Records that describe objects
===============

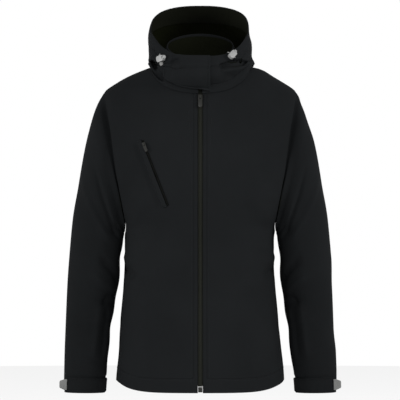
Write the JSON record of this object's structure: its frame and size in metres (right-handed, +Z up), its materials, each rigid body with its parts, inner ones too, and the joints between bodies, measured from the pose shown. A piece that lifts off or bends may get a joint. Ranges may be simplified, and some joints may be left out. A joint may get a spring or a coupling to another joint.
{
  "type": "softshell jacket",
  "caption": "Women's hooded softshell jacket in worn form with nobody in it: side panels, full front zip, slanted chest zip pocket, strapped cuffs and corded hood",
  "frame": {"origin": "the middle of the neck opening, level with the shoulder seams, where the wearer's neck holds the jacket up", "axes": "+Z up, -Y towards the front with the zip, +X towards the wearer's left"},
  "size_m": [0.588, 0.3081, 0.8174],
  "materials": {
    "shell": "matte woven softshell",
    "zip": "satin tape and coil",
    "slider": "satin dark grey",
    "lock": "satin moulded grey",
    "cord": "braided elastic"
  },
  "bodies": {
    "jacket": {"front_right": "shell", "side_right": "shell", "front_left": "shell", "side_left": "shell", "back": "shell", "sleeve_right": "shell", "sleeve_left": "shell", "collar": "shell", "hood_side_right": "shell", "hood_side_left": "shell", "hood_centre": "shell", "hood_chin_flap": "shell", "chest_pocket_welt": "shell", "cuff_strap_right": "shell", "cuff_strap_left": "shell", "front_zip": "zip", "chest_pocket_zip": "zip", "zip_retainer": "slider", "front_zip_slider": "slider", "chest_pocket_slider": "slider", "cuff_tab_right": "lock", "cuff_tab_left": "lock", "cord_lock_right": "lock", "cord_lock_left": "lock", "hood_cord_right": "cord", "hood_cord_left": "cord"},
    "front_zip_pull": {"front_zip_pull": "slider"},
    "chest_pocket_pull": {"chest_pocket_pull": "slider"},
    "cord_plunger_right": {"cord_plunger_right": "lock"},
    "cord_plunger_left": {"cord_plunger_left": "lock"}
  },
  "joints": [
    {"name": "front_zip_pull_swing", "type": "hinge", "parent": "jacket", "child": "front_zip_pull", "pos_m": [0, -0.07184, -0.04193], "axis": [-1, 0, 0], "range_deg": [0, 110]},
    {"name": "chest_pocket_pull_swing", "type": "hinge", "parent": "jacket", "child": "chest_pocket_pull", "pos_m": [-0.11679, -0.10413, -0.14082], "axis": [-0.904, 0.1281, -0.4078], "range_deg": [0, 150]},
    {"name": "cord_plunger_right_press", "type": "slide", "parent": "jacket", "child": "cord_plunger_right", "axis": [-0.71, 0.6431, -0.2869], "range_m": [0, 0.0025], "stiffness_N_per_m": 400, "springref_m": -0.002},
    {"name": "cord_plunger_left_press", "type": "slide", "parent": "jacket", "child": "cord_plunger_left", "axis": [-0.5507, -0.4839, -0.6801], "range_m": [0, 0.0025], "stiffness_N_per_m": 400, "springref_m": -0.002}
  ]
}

===============

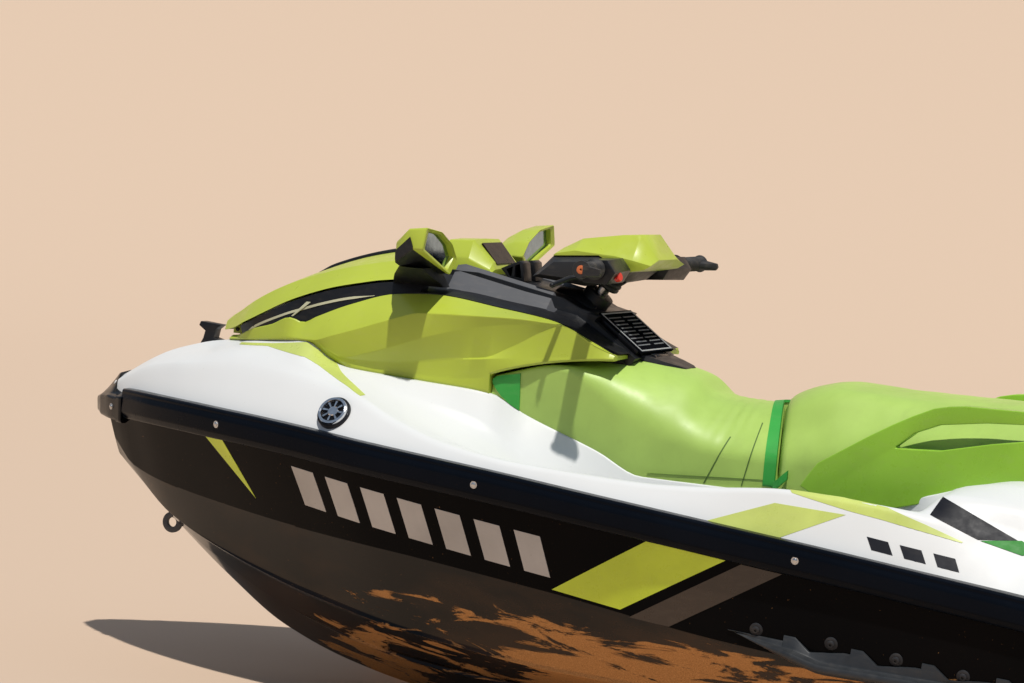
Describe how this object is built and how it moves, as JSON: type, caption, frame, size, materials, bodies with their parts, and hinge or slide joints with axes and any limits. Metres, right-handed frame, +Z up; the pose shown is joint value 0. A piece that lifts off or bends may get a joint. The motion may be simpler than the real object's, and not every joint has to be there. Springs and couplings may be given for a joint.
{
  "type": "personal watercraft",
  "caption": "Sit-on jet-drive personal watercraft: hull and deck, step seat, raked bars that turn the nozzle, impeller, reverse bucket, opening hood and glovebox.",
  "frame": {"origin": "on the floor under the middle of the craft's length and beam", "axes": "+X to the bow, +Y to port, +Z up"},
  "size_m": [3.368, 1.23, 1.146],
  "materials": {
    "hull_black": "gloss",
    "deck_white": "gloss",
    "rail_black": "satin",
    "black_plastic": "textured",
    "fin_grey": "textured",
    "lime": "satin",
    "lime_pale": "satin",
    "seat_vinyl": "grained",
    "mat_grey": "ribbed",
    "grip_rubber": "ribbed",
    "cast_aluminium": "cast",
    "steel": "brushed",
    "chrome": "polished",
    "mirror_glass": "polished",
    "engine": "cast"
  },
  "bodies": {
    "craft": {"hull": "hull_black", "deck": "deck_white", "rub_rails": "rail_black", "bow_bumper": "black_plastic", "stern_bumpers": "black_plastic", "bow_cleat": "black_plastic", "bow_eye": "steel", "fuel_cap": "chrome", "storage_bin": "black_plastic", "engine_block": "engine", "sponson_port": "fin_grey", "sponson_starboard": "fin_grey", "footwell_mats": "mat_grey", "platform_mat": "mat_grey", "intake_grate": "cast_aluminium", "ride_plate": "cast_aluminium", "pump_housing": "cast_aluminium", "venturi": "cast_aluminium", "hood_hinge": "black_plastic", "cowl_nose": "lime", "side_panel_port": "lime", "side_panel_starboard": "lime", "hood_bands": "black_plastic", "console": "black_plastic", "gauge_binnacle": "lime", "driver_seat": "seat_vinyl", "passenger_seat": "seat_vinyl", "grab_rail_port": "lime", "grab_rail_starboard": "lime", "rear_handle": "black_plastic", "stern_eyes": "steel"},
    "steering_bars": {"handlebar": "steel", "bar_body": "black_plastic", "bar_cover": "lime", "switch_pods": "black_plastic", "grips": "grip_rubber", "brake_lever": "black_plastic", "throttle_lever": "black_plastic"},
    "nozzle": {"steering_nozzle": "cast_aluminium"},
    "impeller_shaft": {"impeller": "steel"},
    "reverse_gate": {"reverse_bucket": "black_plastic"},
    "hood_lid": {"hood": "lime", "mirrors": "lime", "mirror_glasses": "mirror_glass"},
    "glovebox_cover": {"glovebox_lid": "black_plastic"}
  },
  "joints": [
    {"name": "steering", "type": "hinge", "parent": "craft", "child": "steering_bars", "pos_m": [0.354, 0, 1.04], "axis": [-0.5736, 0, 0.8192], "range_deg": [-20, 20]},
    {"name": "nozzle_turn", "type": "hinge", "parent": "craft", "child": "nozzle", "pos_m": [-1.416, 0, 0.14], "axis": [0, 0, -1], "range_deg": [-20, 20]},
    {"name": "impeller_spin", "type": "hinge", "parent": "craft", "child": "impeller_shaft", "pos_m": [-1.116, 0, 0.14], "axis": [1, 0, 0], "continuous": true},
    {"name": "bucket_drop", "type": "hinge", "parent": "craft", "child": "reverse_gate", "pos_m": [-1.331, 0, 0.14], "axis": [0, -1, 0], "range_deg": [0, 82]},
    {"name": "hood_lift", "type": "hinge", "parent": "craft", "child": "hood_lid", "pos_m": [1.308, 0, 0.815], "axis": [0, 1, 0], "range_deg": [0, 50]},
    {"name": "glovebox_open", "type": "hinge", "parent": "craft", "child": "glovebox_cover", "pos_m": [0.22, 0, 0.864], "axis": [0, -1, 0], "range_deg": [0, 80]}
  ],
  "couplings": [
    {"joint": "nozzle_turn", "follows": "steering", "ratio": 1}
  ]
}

===============

• [Directions] List every line above that contains the word "lifts".

• [Full response]
Write the JSON record of this object's structure: its frame and size in metres (right-handed, +Z up), its materials, each rigid body with its parts, inner ones too, and the joints between bodies, measured from the pose shown. A piece that lifts off or bends may get a joint. Ranges may be simplified, and some joints may be left out. A joint may get a spring or a coupling to another joint.
Describe how this object is built and how it moves, as JSON: type, caption, frame, size, materials, bodies with their parts, and hinge or slide joints with axes and any limits. Metres, right-handed frame, +Z up; the pose shown is joint value 0. A piece that lifts off or bends may get a joint. The motion may be simpler than the real object's, and not every joint has to be there. Springs and couplings may be given for a joint.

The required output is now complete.